■ WORK TO DO: Begin at the first line below and copy each line exactly, ending with the line where "obj.parent = empty" appears.

## start DATA EXCERPT

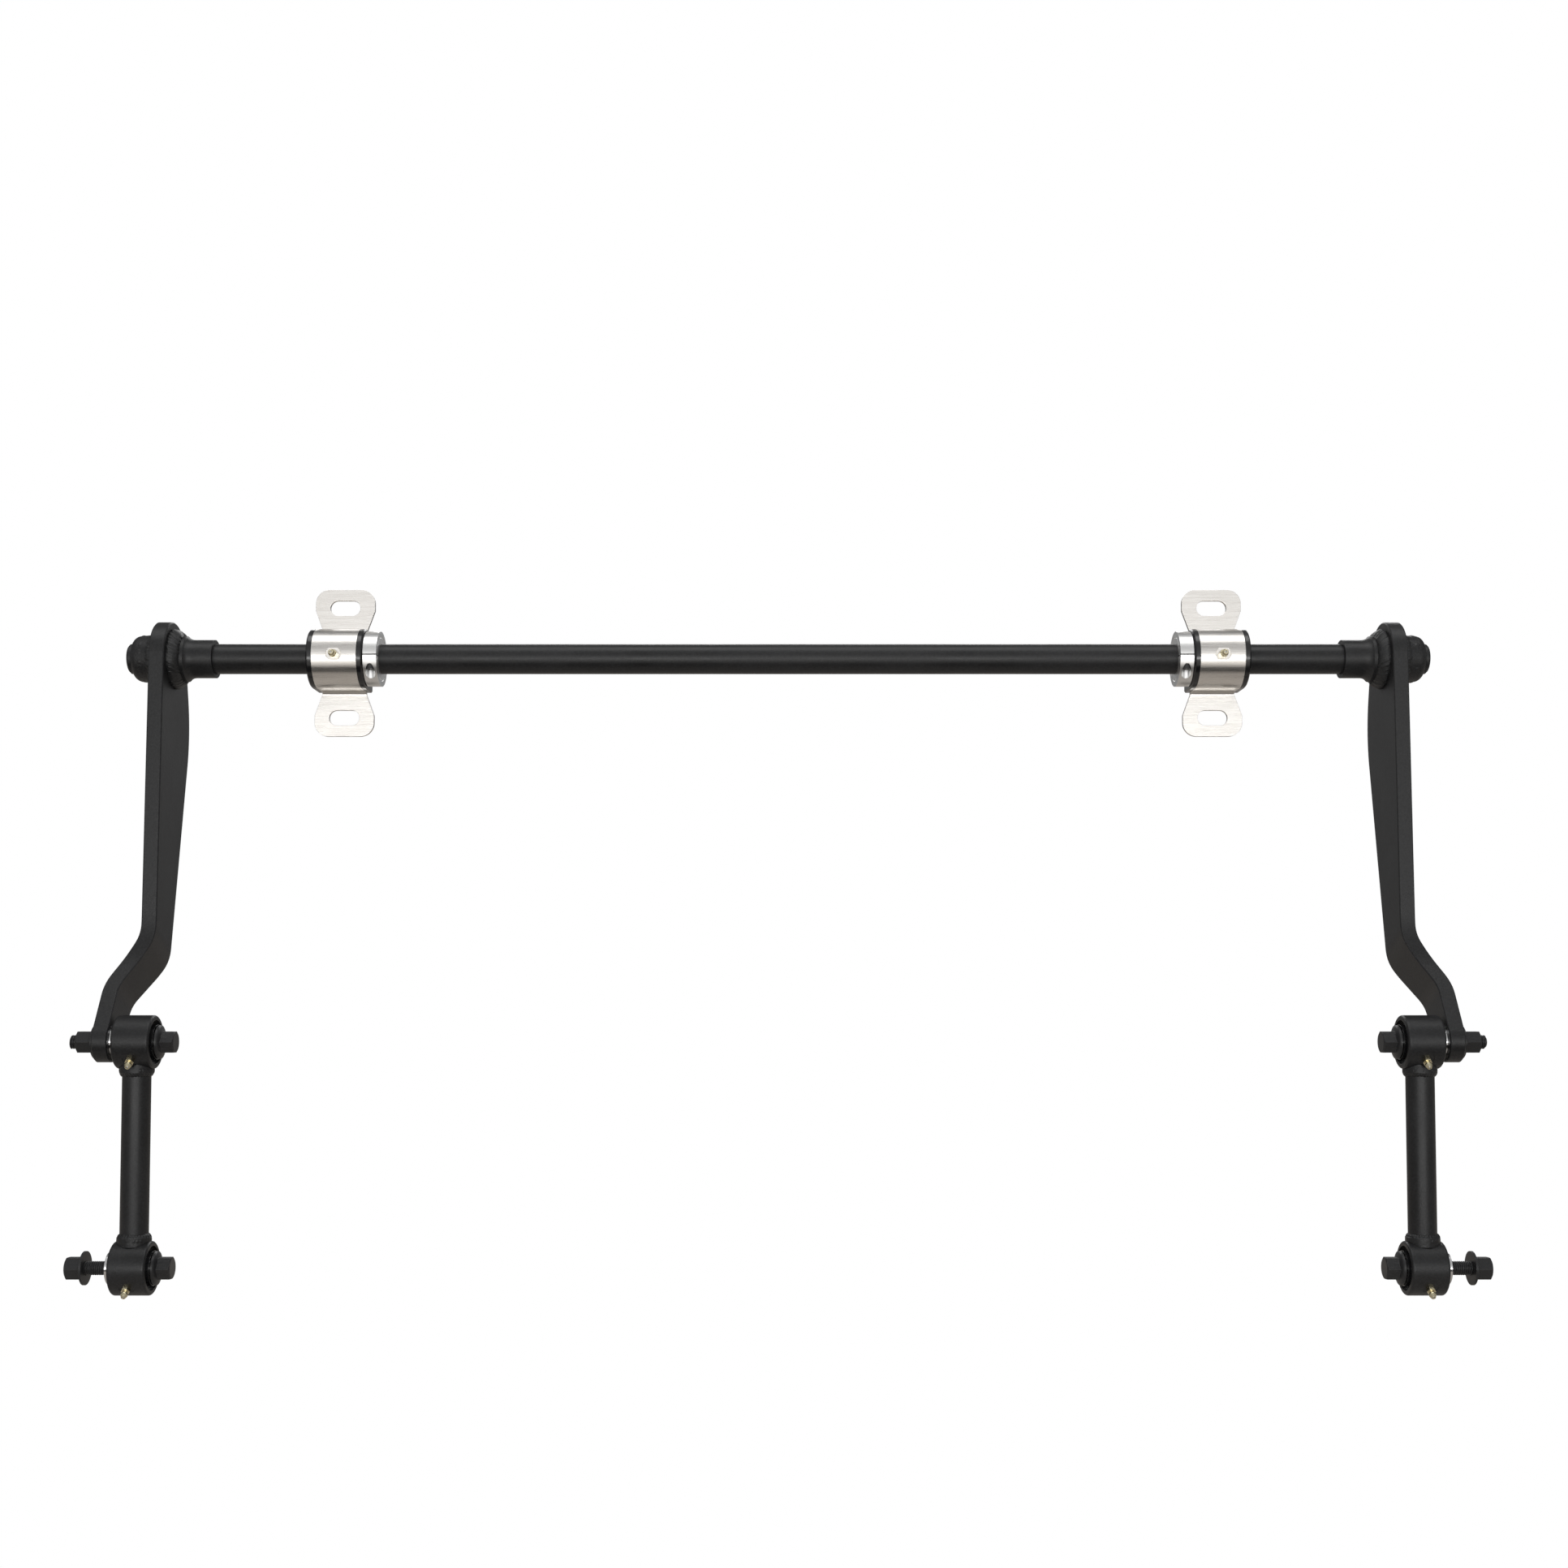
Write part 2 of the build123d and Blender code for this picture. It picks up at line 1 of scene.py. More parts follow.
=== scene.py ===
import bpy
import bmesh
import json
from math import radians
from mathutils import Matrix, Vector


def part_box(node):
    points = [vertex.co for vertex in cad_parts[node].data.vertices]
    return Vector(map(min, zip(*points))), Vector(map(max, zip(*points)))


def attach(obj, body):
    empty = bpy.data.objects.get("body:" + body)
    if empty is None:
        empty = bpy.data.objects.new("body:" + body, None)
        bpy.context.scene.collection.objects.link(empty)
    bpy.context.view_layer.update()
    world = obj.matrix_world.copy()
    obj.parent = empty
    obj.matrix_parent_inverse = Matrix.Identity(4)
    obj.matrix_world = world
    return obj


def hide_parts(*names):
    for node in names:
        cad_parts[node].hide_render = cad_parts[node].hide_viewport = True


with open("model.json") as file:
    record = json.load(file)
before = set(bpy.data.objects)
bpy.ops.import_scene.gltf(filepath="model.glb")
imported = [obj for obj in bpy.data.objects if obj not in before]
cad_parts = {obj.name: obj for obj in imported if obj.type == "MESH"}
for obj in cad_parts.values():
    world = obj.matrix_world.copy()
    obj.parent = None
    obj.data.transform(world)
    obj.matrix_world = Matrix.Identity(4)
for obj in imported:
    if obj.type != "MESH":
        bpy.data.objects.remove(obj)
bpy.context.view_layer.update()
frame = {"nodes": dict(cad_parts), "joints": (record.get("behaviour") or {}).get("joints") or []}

nodes = frame["nodes"]
pivots = {joint["name"]: joint["pos_m"] for joint in frame["joints"]}  # where each hinge stands
sides = {"left": -1, "right": 1}
armBodies = {"left": "bar", "right": "right_arm"}
print("frame loaded:", len(nodes), "nodes")


# Sockets go by name, or as i2 for the third one, where several share a name.
def pickSocket(node, key):
    if key[0] == "i" and key[1:].isdigit():
        return node.inputs[int(key[1:])]
    return node.inputs[key.replace("_", " ")]


# Each socket is given a constant or another node's output.
def addNode(tree, kind, settings=None, **sockets):
    node = tree.nodes.new(kind)
    for key, value in (settings or {}).items():
        setattr(node, key, value)
    for key, value in sockets.items():
        socket = pickSocket(node, key)
        if isinstance(value, bpy.types.NodeSocket):
            tree.links.new(value, socket)
        else:
            socket.default_value = value
    return node.outputs


def calc(tree, operation, first, second=0.0, third=0.0, clamp=False):
    settings = {"operation": operation, "use_clamp": clamp}
    return addNode(tree, "ShaderNodeMath", settings, i0=first, i1=second, i2=third)[0]


def spread(tree, value, fromRange, toRange=(0.0, 1.0)):
    return addNode(tree, "ShaderNodeMapRange", None, Value=value, From_Min=fromRange[0],
                   From_Max=fromRange[1], To_Min=toRange[0], To_Max=toRange[1])[0]


def newGroup(name, inputs, outputs):
    group = bpy.data.node_groups.new(name, "ShaderNodeTree")
    for label, default in inputs:
        socket = group.interface.new_socket(label, in_out="INPUT", socket_type="NodeSocketFloat")
        socket.default_value = default
    for label, kind in outputs:
        group.interface.new_socket(label, in_out="OUTPUT", socket_type=kind)
    entry = group.nodes.new("NodeGroupInput")
    leave = group.nodes.new("NodeGroupOutput")
    return group, entry.outputs, leave.inputs


coatSet = {
    "pebbleScale": 1400.0, "pebbleShare": 0.6, "cellShare": 0.45, "pebbleRange": (0.35, 0.65),
    "speckleScale": 480.0, "speckleShare": 0.65, "speckleRange": (0.36, 0.64),
    "patchScale": 11.0, "patchRange": (0.35, 0.65),
}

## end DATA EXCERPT

■ COMPLETED TASK:
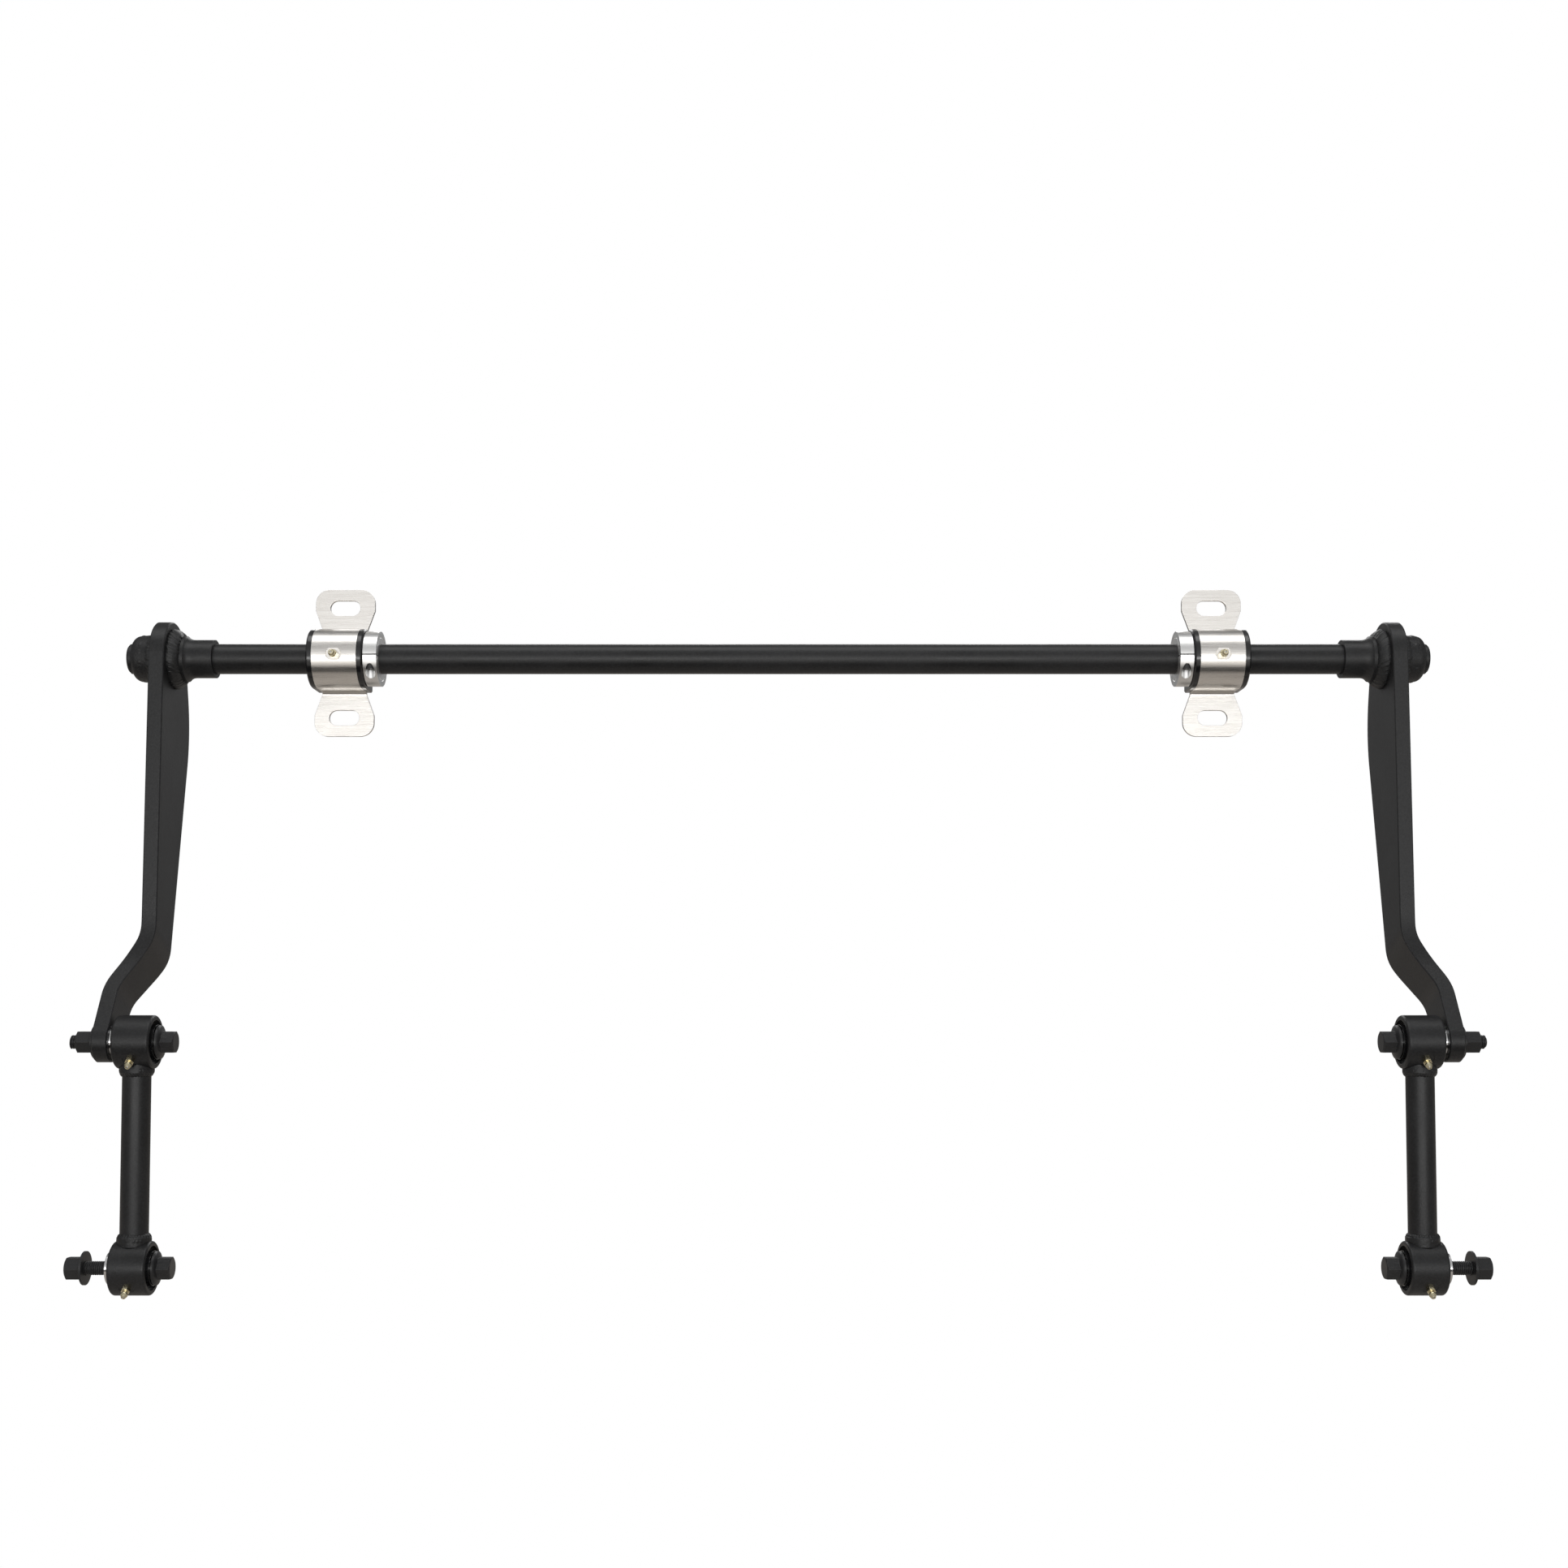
Write part 2 of the build123d and Blender code for this picture. It picks up at line 1 of scene.py. More parts follow.
=== scene.py ===
import bpy
import bmesh
import json
from math import radians
from mathutils import Matrix, Vector


def part_box(node):
    points = [vertex.co for vertex in cad_parts[node].data.vertices]
    return Vector(map(min, zip(*points))), Vector(map(max, zip(*points)))


def attach(obj, body):
    empty = bpy.data.objects.get("body:" + body)
    if empty is None:
        empty = bpy.data.objects.new("body:" + body, None)
        bpy.context.scene.collection.objects.link(empty)
    bpy.context.view_layer.update()
    world = obj.matrix_world.copy()
    obj.parent = empty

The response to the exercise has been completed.